Sunday, June 26, 2005

E.J. Dionne of the Washington Post writes about Rep. David Obey's attempt to Keep Faith With Religious Freedom. Last week Obey offered "an amendment to the military appropriations bill calling on the secretary of the Air Force to 'develop a plan to ensure that the Air Force Academy maintains a climate free from coercive intimidation and inappropriate proselytizing.'" For his pains, Obey, a Roman Catholic, was viciously attacked by Rep. John Hostettler of Indiana, with these words:
Obey's all-American assertion of religious liberty was, for Rep. John Hostettler (R-Ind.), part of "the long war on Christianity in America [that] continues today on the floor of the House of Representatives. It continues unabated with aid and comfort to those who would eradicate any vestige of our Christian heritage being supplied by the usual suspects, the Democrats. . . . Like a moth to a flame, Democrats can't help themselves when it comes to denigrating and demonizing Christians."


This appalling statement was eventually stricken from the record, but that was cold comfort for Obey:
Obey rose to his feet and demanded that Hostettler's last words be stricken from the record, which they eventually were. "If Jesus is watching what's happening on the floor of the House of Representatives, with people behaving in such a blasphemous fashion," Obey said this week, "well, I am reminded of that passage, 'Jesus wept.' " Obey said that when he first came to Congress, "there would have been universal condemnation of Hostettler by both parties." In this case, Obey said he was approached afterward by a single sympathetic Republican. Obey was comforted that Jewish House members "appreciated that a Christian would speak out."
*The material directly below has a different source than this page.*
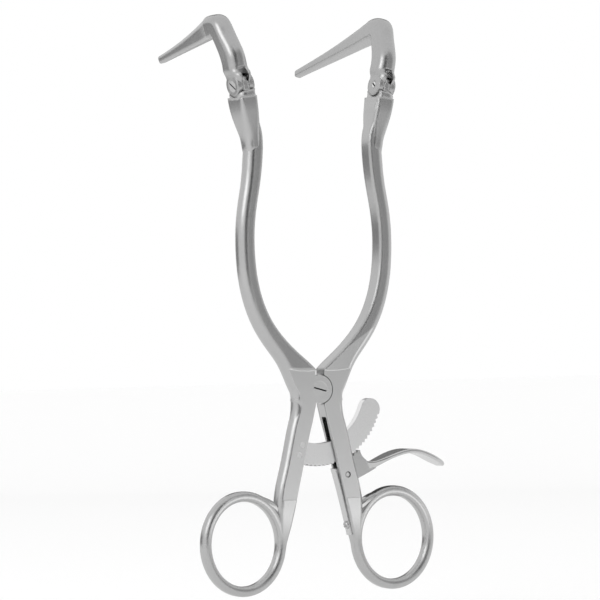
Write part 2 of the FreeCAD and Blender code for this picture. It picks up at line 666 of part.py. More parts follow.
def thumb_tab(body):
    """A strip that rises, crests and dips, wider than the plate and round-ended."""
    stations = [
        ("9.6", "3.8", "24", "ratchet_thick", "2.6"),
        ("13.2", "5.2", "24", "tab_wide * 0.62", "tab_thick + 0.5"),
        ("17.5", "7", "22", "tab_wide * 0.9", "tab_thick"),
        ("22.5", "8.6", "14", "tab_wide", "tab_thick"),
        ("28", "9.2", "-1", "tab_wide", "tab_thick"),
        ("33.5", "8", "-19", "tab_wide", "tab_thick"),
        ("39", "5.4", "-28", "tab_wide * 0.94", "tab_thick"),
        ("41.8", "3.8", "-31", "tab_wide * 0.6", "tab_thick - 0.3"),
    ]
    sections = []
    for out, up, rise, wide, thick in stations:
        x, z = by_pin(out, up)
        section = sketch_on(body, "YZ_Plane", (MIDDLE, z, x), (1, 0, 0), f"-({rise})")
        bar_section(section, wide, thick, "0.6", "0.6")
        sections.append(section)
    loft(body, sections)


def leaf_spring():
    """A strip flat on the shank at its screw, lifting off towards its free end."""
    body = new_body("leaf_spring")
    strip = sketch_on(body, "XZ_Plane", ("0", "0", f"-{MIDDLE}"))
    thick = "spring_thick"
    bend_at = "(spring_screw_at - 5)"
    half_way = f"(({bend_at} + spring_high) / 2)"
    part_lift = "(spring_lift * 0.3)"
    outline(strip, [
        along_shank("spring_low", "-0.01"), along_shank(bend_at, "-0.01"),
        (*along_shank(half_way, f"-0.01 - {part_lift}"),
         *along_shank("spring_high", "-0.01 - spring_lift")),
        along_shank("spring_high", f"-0.01 - spring_lift - {thick}"),
        (*along_shank(half_way, f"-0.01 - {part_lift} - {thick}"),
         *along_shank(bend_at, f"-0.01 - {thick}")),
        along_shank("spring_low", f"-0.01 - {thick}")])
    pad(body, strip, "spring_wide")
    hole = sketch_on(body, "YZ_Plane", (MIDDLE, along_shank("spring_screw_at")[1],
                                        along_shank("spring_screw_at")[0]),
                     axis=(1, 0, 0), turn="-shank_splay")
    circle(hole, "spring_screw_radius + fit")
    pocket(body, hole, "4 * spring_thick")
    return body


def spring_screw():
    """Domed slotted screw, its shank square into the right shank."""
    body = new_body("spring_screw")
    out, up = along_shank("spring_screw_at")
    place(body, "Placement", (out, MIDDLE, up), (0, 1, 0), "-shank_splay")
    profile = sketch_on(body, "XY_Plane")
    seat = "-(spring_thick + 0.02)"
    outline(profile, [
        ("3.2", "0"), (f"{seat} - spring_head_high", "0"),
        (f"{seat} - spring_head_high * 0.75", "spring_head_radius * 0.66", seat,
         "spring_head_radius"),
        (seat, "spring_screw_radius"), ("3.2", "spring_screw_radius")])
    turned_solid(body, profile, "H_Axis")
    slot = sketch_on(body, "YZ_Plane", ("0", "0", f"{seat} - spring_head_high"))
    half, long = "screw_slot / 2", "spring_head_radius + 0.5"
    outline(slot, [(f"-({long})", f"-{half}"), (long, f"-{half}"), (long, half), (f"-({long})", half)])
    pocket(body, slot, "2 * slot_deep")
    return body


def build():
    pieces = [left_half(), right_half(), joint_screw(), ratchet_bar()]
    for name, sign in (("upper_rivet", -1), ("lower_rivet", 1)):
        pieces.append(plain_pin(name, "rivet_radius", *rivet_spot(sign)))
    pieces += [release_lever(),
               plain_pin("lever_pin", "lever_pin_radius", "lever_pin_out", "-lever_pin_down"),
               leaf_spring(), spring_screw()]
    for side in (-1, 1):
        pieces += [tip(side), hinge_screw(side)]
    return pieces


def check(pieces):
    """Stops on anything that failed to build."""
    doc.recompute()
    for thing in doc.Objects:
        if {"Invalid", "Error"} & set(thing.State):
            raise RuntimeError(f"{thing.Label} failed: {thing.State}")
    for piece in pieces:
        shape = piece.Shape
        if shape.isNull() or not shape.isValid() or len(shape.Solids) != 1:
            raise RuntimeError(f"{piece.Label} is not one valid solid")
        print(f"{piece.Label}: {shape.Volume:.1f} mm3, {len(shape.Faces)} faces")


pieces = build()
check(pieces)
os.makedirs("parts", exist_ok=True)
for piece in pieces:
    piece.Shape.exportStep(f"parts/{piece.Label}.step")
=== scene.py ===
"""Looks of a ring-handled self-retaining retractor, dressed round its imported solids."""

from __future__ import annotations

import logging
import math
from collections.abc import Callable
from dataclasses import dataclass, field
from enum import Enum

import bmesh
import bpy
import numpy as np
from mathutils import Matrix, Vector

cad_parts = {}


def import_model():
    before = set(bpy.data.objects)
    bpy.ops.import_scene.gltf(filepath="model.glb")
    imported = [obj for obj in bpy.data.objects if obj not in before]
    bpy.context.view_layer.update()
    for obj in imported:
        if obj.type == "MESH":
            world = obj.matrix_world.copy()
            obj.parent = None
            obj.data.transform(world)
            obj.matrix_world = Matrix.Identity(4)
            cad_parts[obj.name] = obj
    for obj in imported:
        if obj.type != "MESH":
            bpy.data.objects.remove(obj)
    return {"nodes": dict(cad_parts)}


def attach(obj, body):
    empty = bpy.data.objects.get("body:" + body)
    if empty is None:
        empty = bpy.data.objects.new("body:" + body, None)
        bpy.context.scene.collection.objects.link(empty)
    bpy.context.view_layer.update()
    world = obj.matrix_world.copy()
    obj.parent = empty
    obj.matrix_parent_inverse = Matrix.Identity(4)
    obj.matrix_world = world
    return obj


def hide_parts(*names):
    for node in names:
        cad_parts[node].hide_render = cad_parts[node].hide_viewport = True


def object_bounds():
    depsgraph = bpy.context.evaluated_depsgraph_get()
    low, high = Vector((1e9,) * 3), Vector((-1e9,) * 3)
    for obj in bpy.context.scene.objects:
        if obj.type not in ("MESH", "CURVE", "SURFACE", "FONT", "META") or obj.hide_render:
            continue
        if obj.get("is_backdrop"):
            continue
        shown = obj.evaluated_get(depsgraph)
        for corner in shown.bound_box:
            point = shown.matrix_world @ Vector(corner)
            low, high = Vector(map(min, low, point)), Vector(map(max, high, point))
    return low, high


log = logging.getLogger("retractor")

# Places are in millimetres from the joint screw's axis: across, back and up.
MM = 0.001
MID_PLANE = 2.8  # depth of the plane between the two lugs
HINGE_OUT = 30.0
HINGE_UP = 109.3
LEAN = 12.0  # degrees that each tip's hinge leans outwards
PIN_OUT = 11.35
PIN_DOWN = 31.0
RING_SWING = 11.5  # how far the right ring swings down when the arms are spread

SHARP = math.radians(28.0)  # a copied solid keeps its edges where they turn by more
MERGED_WITHIN = 1e-7  # metres
SLIVER = 1e-8
BEVEL_SAMPLES = 6


class Side(Enum):
    """The two halves, by the sign of X where they lie."""

    LEFT = -1
    RIGHT = 1

    def named(self, piece: str) -> str:
        """A piece's name with its side in front."""
        return f"{self.name.lower()}_{piece}"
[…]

This last quote is very scary! Only Jewish house members appreciated what Obey said? And have we descended to the political level now that we have to be grateful that Christians are speaking out in favor of religious tolerance?

The Forward reported earlier this month on how Rep. Steve Israel of New York was also harassed when he tried to introduce two measures to require the Air Force to "submit a plan for ensuring religious tolerance" at its academy.
Several Republican lawmakers are using the controversy as an opportunity to air the view that it is Christians whose constitutional free-speech rights are being suppressed in the military. At a recent Armed Services Committee hearing, Rep. John Hostetler, an Indiana Republican, derided the "mythical wall of church-state separation" as he argued that Israel's amendment "would bring the ACLU" and "the very silliness that's been present on... several courts of justice over the last 50 years" into the United States military. Israel's measure, he added, would "quash the religious expression of millions of service personnel."...

At the hearing, Rep. Walter Jones, a North Carolina Republican, suggested that, contrary to what Israel was reporting about the Air Force Academy, the problem in the military was that some evangelical Christians feel they are "not being promoted" because of their faith, and Christian chaplains say they are not being allowed to conduct prayers referring to Jesus. "There is a problem in the military.... The problem is political correctness," he declared.


No, the problem is what Andrew Sullivan has started calling "Christianism" (a term to parallel with "Islamism") - the belief that Christianity is superior to all other religions, and that this superiority must be upheld by the U.S. government.

As Steve Israel said, "The Republicans [on the Armed Services Committee] just jumped on me," Israel told the Forward. "The people who were coerced were represented as the problem. The people who coerced were represented as the victims."

I wonder what the position these Republicans take on Israel (the nation, not the individual)?